Living in a culture that is not your own requires significant mindfulness about privilege and status. The more honest and self-aware you are, and the more you acknowledge your own participation in these unequal structures, the more trustworthy you become. This can allow you to move more fluidly through another culture, can help to bridge those divides. Throughout my time in Lesotho I have tried to tread carefully in any situation where the power differential might tilt in my favor, and there are many situations where that imbalance is not immediately clear. With this in mind I tried always to observe before acting, to invest my energy in watching, listening, and learning. This can be a tricky thing for the American mind – prioritizing ‘be’ over ‘do’.

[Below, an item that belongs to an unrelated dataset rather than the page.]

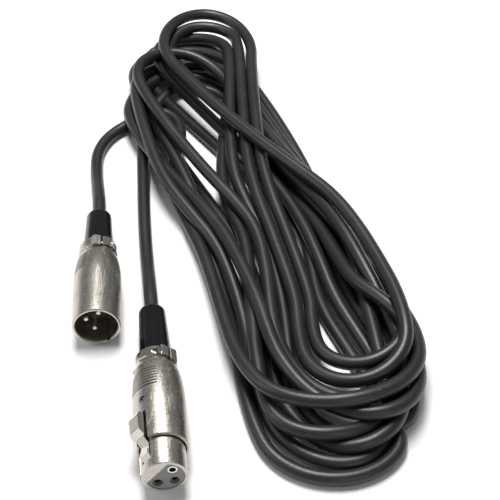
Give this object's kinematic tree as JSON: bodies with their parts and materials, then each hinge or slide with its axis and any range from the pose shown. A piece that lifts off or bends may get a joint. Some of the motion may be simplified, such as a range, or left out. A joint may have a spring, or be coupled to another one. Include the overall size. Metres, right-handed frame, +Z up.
{
  "type": "xlr cable coil",
  "caption": "Loosely coiled black balanced audio cable with a metal male plug at one end and a latching metal female plug at the other.",
  "frame": {"origin": "on the floor, in the middle of the box round the two plugs", "axes": "+Z up; the plugs lie along Y with their mating faces towards -Y; the coil lies towards +Y and +X of them"},
  "size_m": [0.1492, 0.3124, 0.026],
  "materials": {
    "satin_nickel": "satin nickel plated die casting",
    "polished_nickel": "bright nickel plated",
    "screw_steel": "zinc plated steel",
    "silver_contact": "silver plated brass",
    "male_insulator": "moulded thermoplastic",
    "female_insulator": "moulded thermoplastic",
    "boot_rubber": "semi-gloss moulded rubber",
    "cable_jacket": "matte flexible jacket",
    "red_insulation": "conductor insulation",
    "white_insulation": "conductor insulation",
    "tinned_copper": "tinned copper strands"
  },
  "bodies": {
    "cable": {"male_shell": "satin_nickel", "male_insert": "male_insulator", "male_pin_1": "silver_contact", "male_pin_2": "silver_contact", "male_pin_3": "silver_contact", "male_insert_screw": "screw_steel", "male_clamp_saddle": "polished_nickel", "male_clamp_screws": "screw_steel", "male_boot": "boot_rubber", "male_cable_end": "cable_jacket", "male_wire_red": "red_insulation", "male_wire_white": "white_insulation", "male_shield_drain": "tinned_copper", "female_shell": "satin_nickel", "female_nose_barrel": "satin_nickel", "female_insert": "female_insulator", "female_contact_1": "silver_contact", "female_contact_2": "silver_contact", "female_contact_3": "silver_contact", "female_latch_pin": "screw_steel", "female_insert_screw": "screw_steel", "female_clamp_saddle": "polished_nickel", "female_clamp_screws": "screw_steel", "female_boot": "boot_rubber", "female_cable_end": "cable_jacket", "female_wire_red": "red_insulation", "female_wire_white": "white_insulation", "female_shield_drain": "tinned_copper", "cable_male_lead": "cable_jacket", "cable_female_lead": "cable_jacket", "cable_coil": "cable_jacket"},
    "latch": {"female_latch": "polished_nickel", "female_latch_spring": "screw_steel"}
  },
  "joints": [
    {"name": "female_latch_press", "type": "hinge", "parent": "cable", "child": "latch", "pos_m": [0.00937, -0.04565, 0.01469], "axis": [0.6364, 0.0918, 0.7659], "range_deg": [0, 4], "stiffness_Nm_per_rad": 0.05}
  ]
}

But looking at this question of ‘the vast divide’ from a different angle, I was always struck by the commonalities and the universals, surprised by how frequently familiar life in Lesotho could be, despite how different my position was from many Basotho. “Forty-One Months” comes from a book in progress about the Kingdom of Lesotho, and it is perhaps unrepresentative of the book as a whole, at least tonally. This is a sad story, but so many more of the stories in the book are joyful and celebratory. My experience of Lesotho is that of a place where people are forever attempting to reach out, to welcome and include, and to bridge those divides that do exist.

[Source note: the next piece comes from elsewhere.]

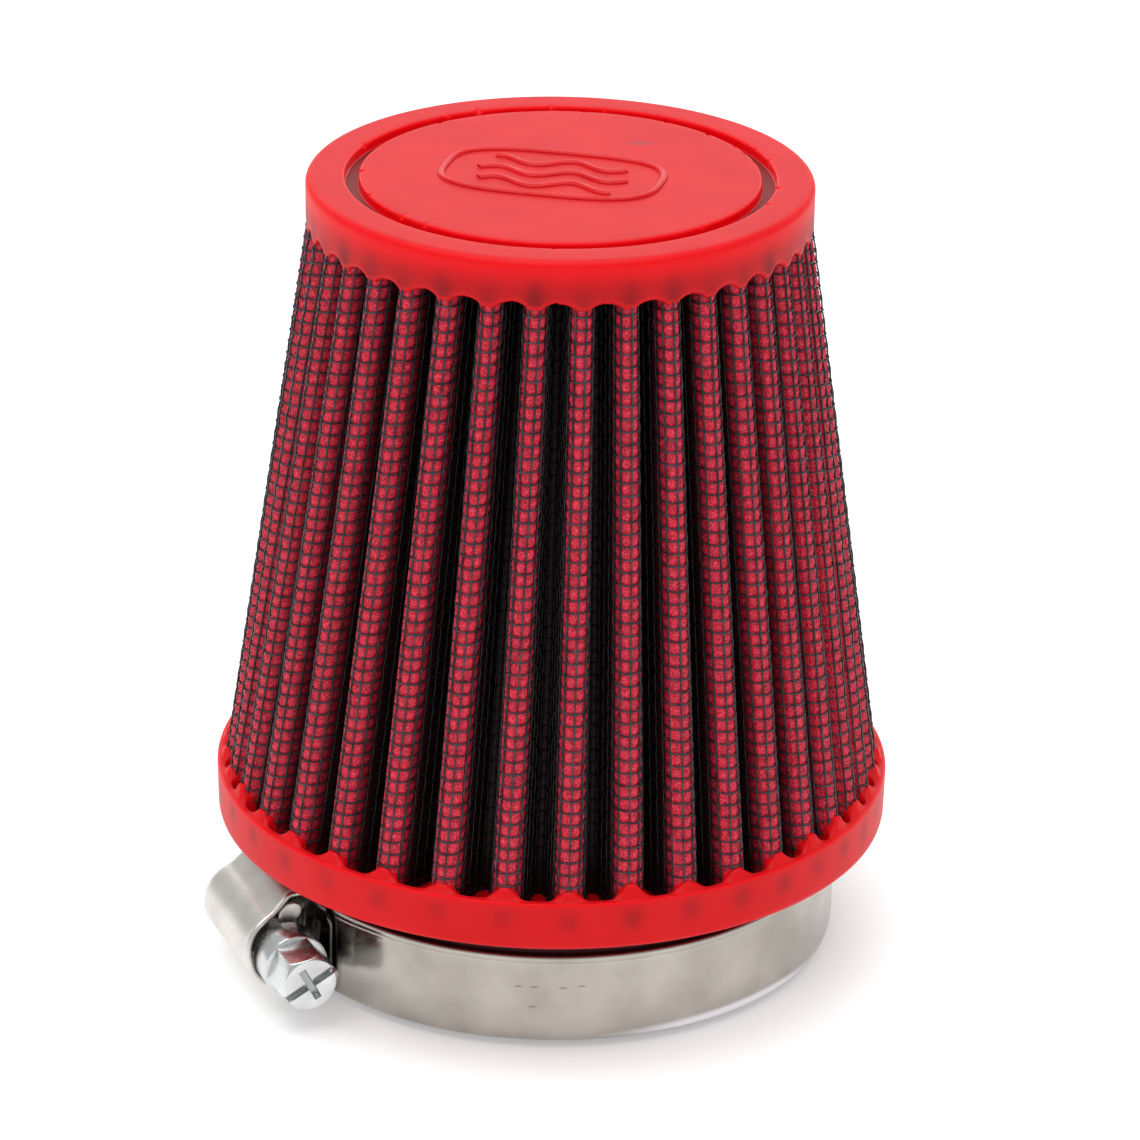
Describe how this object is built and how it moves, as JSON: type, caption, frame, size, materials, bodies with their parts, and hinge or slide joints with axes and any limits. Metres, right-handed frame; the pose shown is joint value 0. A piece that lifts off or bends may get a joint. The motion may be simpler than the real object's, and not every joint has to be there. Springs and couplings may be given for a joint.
{
  "type": "clamp-on air filter",
  "caption": "Conical pleated motorcycle air filter with moulded red ends, wire-backed cotton media and a worm-drive hose clamp on its rubber neck.",
  "frame": {"origin": "on the filter's axis, at the open end of the neck, which it stands on", "axes": "+Z along the axis from the neck to the cap; the clamp's screw is 203 degrees round from +X"},
  "size_m": [0.0881, 0.0866, 0.1026],
  "materials": {
    "red_polyurethane": "satin",
    "red_gauze": "oiled woven cotton",
    "mesh_wire": "epoxy-coated wire",
    "band_steel": "polished",
    "stamped_steel": "satin",
    "zinc_plated_steel": "bright zinc"
  },
  "bodies": {
    "filter": {"top_cap": "red_polyurethane", "base_flange": "red_polyurethane", "outer_mesh": "mesh_wire", "gauze_layer_1": "red_gauze", "gauze_layer_2": "red_gauze", "gauze_layer_3": "red_gauze", "inner_mesh": "mesh_wire", "seam_strip": "stamped_steel"},
    "clamp": {"clamp_band": "band_steel", "clamp_saddle": "stamped_steel", "clamp_housing": "stamped_steel"},
    "band_tail": {"clamp_band_tail": "band_steel"},
    "screw": {"clamp_screw": "zinc_plated_steel"}
  },
  "joints": [
    {"name": "clamp_swivel", "type": "hinge", "parent": "filter", "child": "clamp", "pos_m": [0, 0, 0.0072], "axis": [0, 0, 1], "continuous": true},
    {"name": "screw_turn", "type": "hinge", "parent": "clamp", "child": "screw", "pos_m": [-0.03741, -0.01603, 0.0072], "axis": [-0.3939, 0.9191, 0], "range_deg": [-720, 1020]},
    {"name": "band_feed", "type": "hinge", "parent": "clamp", "child": "band_tail", "pos_m": [0, 0, 0.0072], "axis": [0, 0, 1], "range_deg": [-10, 14]}
  ],
  "couplings": [
    {"joint": "band_feed", "follows": "screw_turn", "ratio": 0.013617}
  ]
}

What is your biggest challenge as a writer?
I am always aiming toward ruthlessness when it comes to my own writing – that is, trying to eradicate the indulgent passages, the places where I’ve gotten carried away listening to the sound of my own voice. I always feel good when a final draft comes out a third shorter than the original draft. It requires two separate modes: first you have to write passionately and loosely, and then you have to put it down, pick it back up, and (after the caffeine wears off) say: Nope, cut, too precious, boring, get on with it, delete. In this regard, I am aiming toward heartlessness.

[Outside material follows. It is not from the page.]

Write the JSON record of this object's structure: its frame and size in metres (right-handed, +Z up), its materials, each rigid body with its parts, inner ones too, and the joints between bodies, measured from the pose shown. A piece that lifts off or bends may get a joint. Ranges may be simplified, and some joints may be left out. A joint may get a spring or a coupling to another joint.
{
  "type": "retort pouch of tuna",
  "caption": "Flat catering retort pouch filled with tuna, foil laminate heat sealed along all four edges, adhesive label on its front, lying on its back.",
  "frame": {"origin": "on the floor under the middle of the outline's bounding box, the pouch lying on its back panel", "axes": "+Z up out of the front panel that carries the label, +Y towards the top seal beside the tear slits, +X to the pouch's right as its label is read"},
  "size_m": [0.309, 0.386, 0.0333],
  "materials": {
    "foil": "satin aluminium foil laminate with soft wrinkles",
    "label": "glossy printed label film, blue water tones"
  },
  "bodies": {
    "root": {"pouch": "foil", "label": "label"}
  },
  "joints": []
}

Which writers have influenced you? What are you currently reading?
I recently read Helen DeWitt’s novel Lightning Rods, which takes a hilarious and eviscerating look at Capitalism-speak and the dehumanizing power of the CEO cliché. Other contemporary writers that will forever make me swoon include George Saunders and Zadie Smith, who both generally love humankind. And John Brandon’s Citrus County was one of the most electrifying novels I’ve read in years: funny and disturbing in equal measures.
Going further back, two Johns come to mind: Steinbeck for his faith in the underdog and Cheever for the grace of his writing. Renata Adler’s Speedboat was another thrilling example of what a novel can look like (I’ve got Pitch Dark in my reading queue now too). And during my most recent stay in Lesotho I had the opportunity to read Willa Cather’s My Ántonia, a book I might have previously (and ignorantly) dismissed as too “slow”. It is a beautiful book that – in its descriptions of Nebraska frontier life – takes on countless strange and lovely parallels to life in rural Lesotho.
I could gush endlessly – and I see that I’ve only referenced fiction so far – so I’ll briefly list my three favorite names in the world of nonfiction: John Jeremiah Sullivan.